DATA FOR THE TASK →
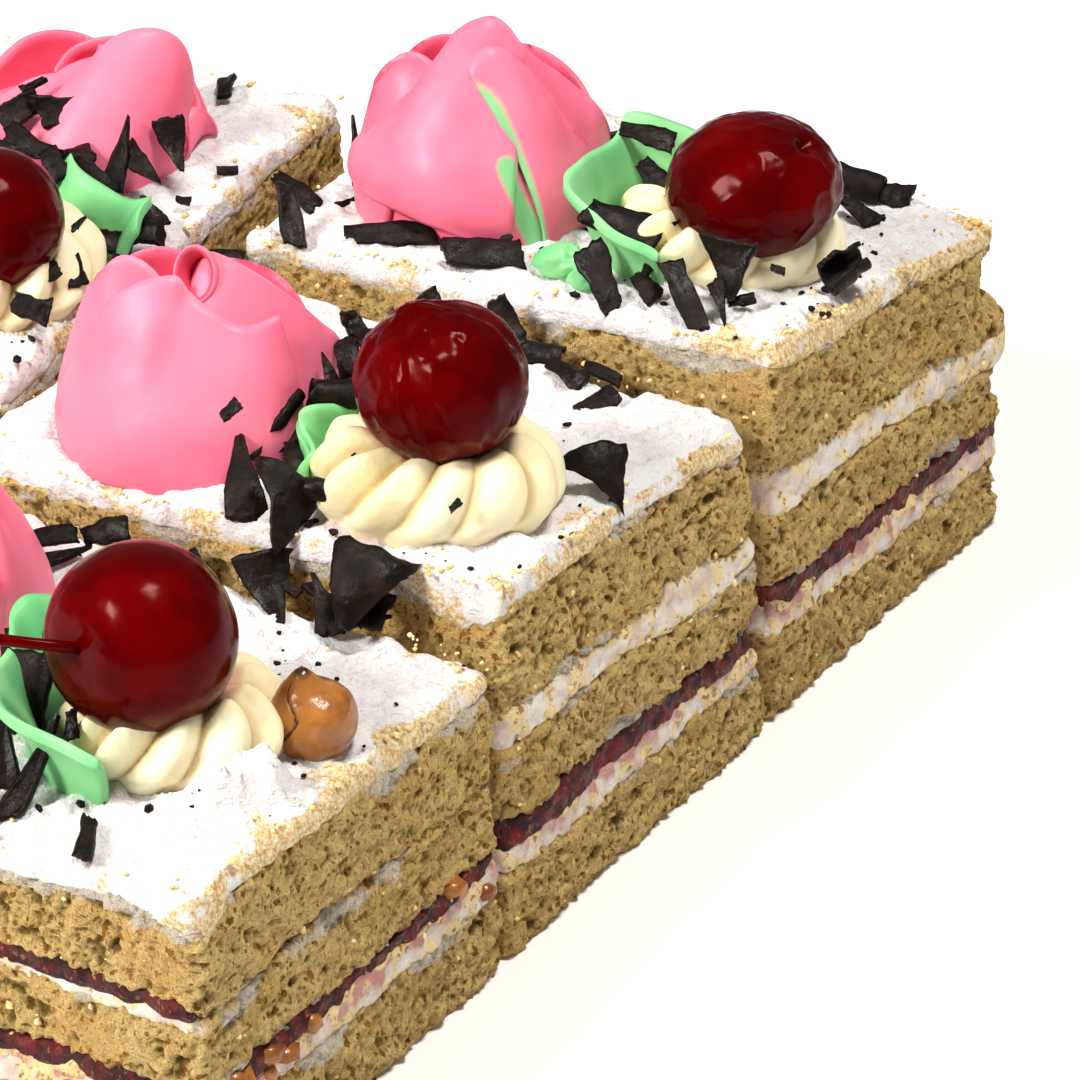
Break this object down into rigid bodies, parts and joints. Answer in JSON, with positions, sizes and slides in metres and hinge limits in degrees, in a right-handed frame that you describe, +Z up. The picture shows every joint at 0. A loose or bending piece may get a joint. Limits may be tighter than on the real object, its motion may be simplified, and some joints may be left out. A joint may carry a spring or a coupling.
{
  "type": "layered cherry cream cake block",
  "caption": "Block of cut layered sponge cake slices with cream and cherry jam fillings, white frosting, piped roses, rosettes, leaves, cherries and chocolate shards.",
  "frame": {"origin": "middle of the block's bounding box, on the plane that the slices stand on", "axes": "+X along the row's slices towards their cherries, +Y along the row from the front slice to the back one, +Z up"},
  "size_m": [0.1389, 0.1747, 0.0695],
  "materials": {
    "sponge": "matte",
    "cream": "matte",
    "jam": "satin",
    "frosting": "matte",
    "rose": "satin",
    "leaf": "satin",
    "rosette": "satin",
    "cherry": "glossy",
    "hazelnut": "glossy",
    "chocolate": "satin"
  },
  "bodies": {
    "root": {"slice1_sponge_bottom": "sponge", "slice1_cream_lower": "cream", "slice1_jam": "jam", "slice1_sponge_middle": "sponge", "slice1_cream_upper": "cream", "slice1_jam_upper": "jam", "slice1_sponge_top": "sponge", "slice1_frosting": "frosting", "slice1_rose": "rose", "slice1_leaf": "leaf", "slice1_rosette": "rosette", "slice1_cherry": "cherry", "slice1_hazelnut": "hazelnut", "slice2_sponge_bottom": "sponge", "slice2_cream_lower": "cream", "slice2_jam": "jam", "slice2_sponge_middle": "sponge", "slice2_cream_upper": "cream", "slice2_sponge_top": "sponge", "slice2_frosting": "frosting", "slice2_rose": "rose", "slice2_leaf": "leaf", "slice2_rosette": "rosette", "slice2_cherry": "cherry", "slice3_sponge_bottom": "sponge", "slice3_cream_lower": "cream", "slice3_jam": "jam", "slice3_sponge_middle": "sponge", "slice3_cream_upper": "cream", "slice3_sponge_top": "sponge", "slice3_frosting": "frosting", "slice3_rose": "rose", "slice3_leaf": "leaf", "slice3_rosette": "rosette", "slice3_cherry": "cherry", "slice4_sponge_bottom": "sponge", "slice4_cream_lower": "cream", "slice4_jam": "jam", "slice4_sponge_middle": "sponge", "slice4_cream_upper": "cream", "slice4_sponge_top": "sponge", "slice4_frosting": "frosting", "slice4_rose": "rose", "slice4_leaf": "leaf", "slice4_rosette": "rosette", "slice4_cherry": "cherry"}
  },
  "joints": []
}
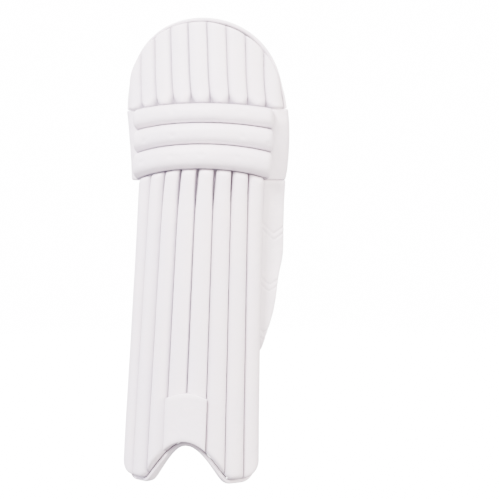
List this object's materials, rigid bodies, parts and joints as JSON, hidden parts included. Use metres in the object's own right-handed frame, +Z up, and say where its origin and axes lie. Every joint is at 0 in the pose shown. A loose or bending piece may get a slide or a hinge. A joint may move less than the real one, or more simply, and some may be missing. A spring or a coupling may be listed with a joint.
{
  "type": "batting pad",
  "caption": "Cricket batting pad: long vertical shin rolls, thick knee rolls, a channelled knee flap, a quilted side wing, and padded straps across its hollow back.",
  "frame": {"origin": "on the floor under the middle of the whole pad, which stands on its two foot lobes", "axes": "+Z up the shin, -Y out of the front (the rolls), +X to the side with the wing"},
  "size_m": [0.2466, 0.1228, 0.69],
  "materials": {
    "white_leather": "smooth coated synthetic leather, fine grain, soft gloss",
    "white_fabric": "matte woven or mesh lining",
    "teal_fabric": "matte printed or dyed lining cloth",
    "teal_tape": "thin coated tape, soft gloss",
    "grey_hook": "matte hook pile"
  },
  "bodies": {
    "root": {"backing": "white_fabric", "edge_binding": "white_leather", "shin_roll_1": "white_leather", "shin_roll_2": "white_leather", "shin_roll_3": "white_leather", "shin_roll_4": "white_leather", "shin_roll_5": "white_leather", "shin_roll_6": "white_leather", "shin_roll_7": "white_leather", "shin_roll_8": "white_leather", "knee_roll_1": "white_leather", "knee_roll_2": "white_leather", "knee_roll_3": "white_leather", "knee_side_left": "white_leather", "knee_side_right": "white_leather", "knee_flap": "white_leather", "flap_binding": "white_leather", "flap_lining": "teal_fabric", "wing": "white_leather", "instep_plate": "white_leather", "shin_bolster": "teal_fabric", "side_bolster_left": "white_leather", "side_bolster_right": "white_leather", "instep_lining": "white_fabric", "knee_wrap": "white_leather", "knee_wrap_roll": "white_leather", "knee_tab": "teal_tape", "calf_strap": "white_leather", "calf_tab": "white_leather", "ankle_strap": "white_leather", "ankle_tab": "teal_tape", "hook_patch": "grey_hook"}
  },
  "joints": []
}
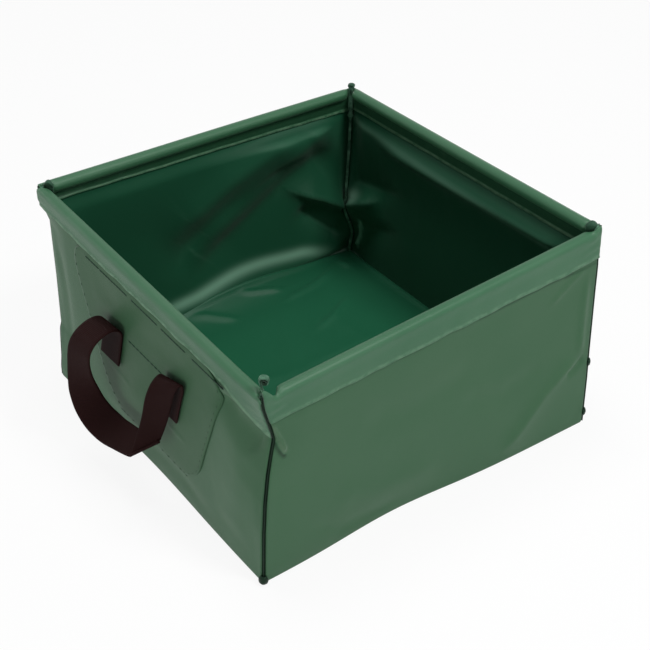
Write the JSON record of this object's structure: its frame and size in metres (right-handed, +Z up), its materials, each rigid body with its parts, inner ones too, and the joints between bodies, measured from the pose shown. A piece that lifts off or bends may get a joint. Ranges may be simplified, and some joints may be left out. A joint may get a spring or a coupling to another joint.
{
  "type": "folding wash basin",
  "caption": "Square collapsible camp wash basin of coated fabric with a rod-stiffened rim and a webbing handle on two opposite walls.",
  "frame": {"origin": "on the ground under the middle of the tub", "axes": "+Z up; +X from the left handle wall to the right handle wall; +Y from the front wall to the back wall"},
  "size_m": [0.3678, 0.3, 0.1825],
  "materials": {
    "coated_fabric": "satin coated",
    "rim_fabric": "satin coated",
    "seam_fabric": "satin coated",
    "floor_fabric": "semi-gloss coated",
    "patch_fabric": "satin coated",
    "rod": "glass-fibre rod, smooth",
    "webbing": "matt woven"
  },
  "bodies": {
    "basin": {"wall_left": "coated_fabric", "wall_right": "coated_fabric", "wall_front": "coated_fabric", "wall_back": "coated_fabric", "rim_sleeve_left": "rim_fabric", "rim_sleeve_right": "rim_fabric", "rim_sleeve_front": "rim_fabric", "rim_sleeve_back": "rim_fabric", "rim_rod_left": "rod", "rim_rod_right": "rod", "rim_rod_front": "rod", "rim_rod_back": "rod", "corner_seam_front_left": "seam_fabric", "corner_seam_front_right": "seam_fabric", "corner_seam_back_left": "seam_fabric", "corner_seam_back_right": "seam_fabric", "handle_patch_left": "patch_fabric", "handle_patch_right": "patch_fabric"},
    "floor": {"floor_panel": "floor_fabric"},
    "left_strap_ends": {"strap_end_left_a": "webbing", "strap_end_left_b": "webbing"},
    "right_strap_ends": {"strap_end_right_a": "webbing", "strap_end_right_b": "webbing"},
    "left_handle": {"handle_loop_left": "webbing"},
    "right_handle": {"handle_loop_right": "webbing"}
  },
  "joints": [
    {"name": "collapse", "type": "slide", "parent": "basin", "child": "floor", "axis": [0, 0, 1], "range_m": [0, 0.115], "deforming": ["wall_left", "wall_right", "wall_front", "wall_back", "corner_seam_front_left", "corner_seam_front_right", "corner_seam_back_left", "corner_seam_back_right", "handle_patch_left", "handle_patch_right"]},
    {"name": "left_ends_rise", "type": "slide", "parent": "basin", "child": "left_strap_ends", "axis": [0, 0, 1], "range_m": [0, 0.0405]},
    {"name": "right_ends_rise", "type": "slide", "parent": "basin", "child": "right_strap_ends", "axis": [0, 0, 1], "range_m": [0, 0.0405]},
    {"name": "left_handle_swing", "type": "hinge", "parent": "left_strap_ends", "child": "left_handle", "pos_m": [-0.1556, 0.0045, 0.1229], "axis": [0, 1, 0], "range_deg": [-6, 90]},
    {"name": "right_handle_swing", "type": "hinge", "parent": "right_strap_ends", "child": "right_handle", "pos_m": [0.1556, -0.0045, 0.1229], "axis": [0, -1, 0], "range_deg": [-6, 90]}
  ],
  "couplings": [
    {"joint": "left_ends_rise", "follows": "collapse", "ratio": 0.35161},
    {"joint": "right_ends_rise", "follows": "collapse", "ratio": 0.35161}
  ]
}
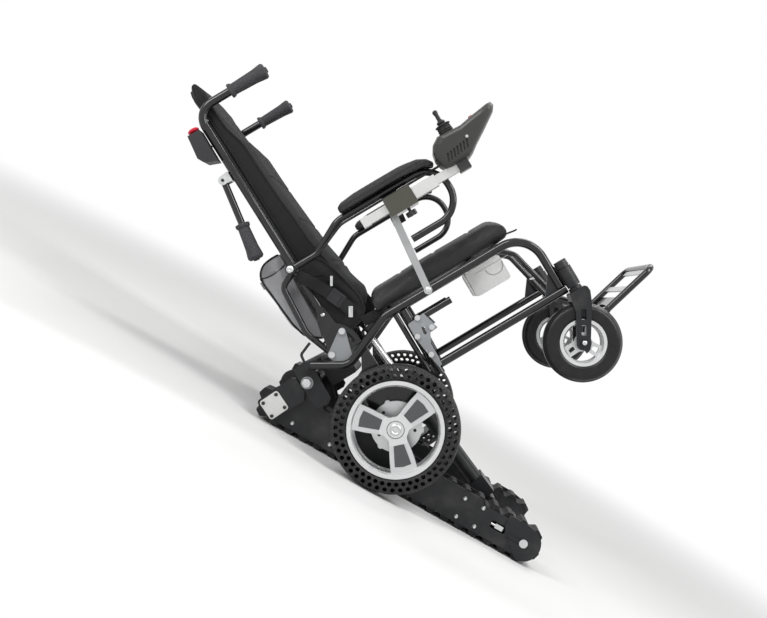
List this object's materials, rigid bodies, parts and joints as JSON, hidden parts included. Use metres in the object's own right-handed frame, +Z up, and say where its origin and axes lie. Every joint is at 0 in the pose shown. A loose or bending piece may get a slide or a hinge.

BRIEF → Go through the preceding material and copy each line that has the word "handed".

EXPECTED ANSWER →
Break this object down into rigid bodies, parts and joints. Answer in JSON, with positions, sizes and slides in metres and hinge limits in degrees, in a right-handed frame that you describe, +Z up. The picture shows every joint at 0. A loose or bending piece may get a joint. Limits may be tighter than on the real object, its motion may be simplified, and some joints may be left out. A joint may carry a spring or a coupling.
List this object's materials, rigid bodies, parts and joints as JSON, hidden parts included. Use metres in the object's own right-handed frame, +Z up, and say where its origin and axes lie. Every joint is at 0 in the pose shown. A loose or bending piece may get a slide or a hinge. A joint may move less than the real one, or more simply, and some may be missing. A spring or a coupling may be listed with a joint.
Write the JSON record of this object's structure: its frame and size in metres (right-handed, +Z up), its materials, each rigid body with its parts, inner ones too, and the joints between bodies, measured from the pose shown. A piece that lifts off or bends may get a joint. Ranges may be simplified, and some joints may be left out. A joint may get a spring or a coupling to another joint.
List this object's materials, rigid bodies, parts and joints as JSON, hidden parts included. Use metres in the object's own right-handed frame, +Z up, and say where its origin and axes lie. Every joint is at 0 in the pose shown. A loose or bending piece may get a slide or a hinge.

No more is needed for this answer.